This article was published in citywireselector.com on 27th October 2016.
Assets in exchange-traded funds (ETFs) are expected to double to $6 trillion by 2020 but new players to the market could struggle to see any of those new flows, according to a survey from research group EY.
In a report from EY’s global ETF survey called ‘Integrated innovation: The key to sustainable growth’, the firm makes the $6 trillion projection off of a decade of growth in the industry, averaging 21.5% per annum.
As of August 2016, it predicts the ETF market had $3.4 trillion in assets under management. As the industry grows, however, it is becoming progressively more difficult for firms to deliver continued expansion.
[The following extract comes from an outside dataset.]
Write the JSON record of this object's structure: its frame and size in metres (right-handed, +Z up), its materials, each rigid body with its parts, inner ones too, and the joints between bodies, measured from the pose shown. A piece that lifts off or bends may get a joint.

Lisa Kealy, an ETF expert at EY said: ‘The ETF industry is expanding, with competition intensifying as new providers enter the market. Pressure to invest in technology and compliance is making the ability to achieve scale increasingly difficult.
‘Integrating innovation throughout the business to address these challenges is crucial to ensuring that providers can meet an ever-growing range of customer needs and attract an ever-wider range of investors.’
The report reveals that while product development is of growing importance in this space, the majority (64%) of providers expect new products to become less successful in the future.
EY canvassed more than 70 ETF promoters and providers across US, Europe and Asia Pacific that make up 86% of global ETF assets.
According to the survey, product supply is reaching saturation point and the growth of more complex ETFs is making it more difficult for promoters to test new products.
The rapid growth of ETF assets continues to attract new entrants to the industry with 90% of survey respondents expecting more players to enter the market.
Respondents identified active managers (22%) and asset managers with no current ETF offering (20%) as the type of promoters likely to make the passive move over the next two years. Asia Pacific stood out as an area where ETFs are expected to grow.
Julie Kerr, EY Asia-Pacific ETF Leader, says: ‘Market entrants — whether established ETF issuers or industry newcomers — need to overcome a lack of scale, distribution and branding in any new market. We’re seeing providers pursue innovative options to confront these challenges, from collaborating, sub-advising or using existing ETF platforms.’
The report also revealed that 60% of those surveyed expect to see further consolidation over the next two years.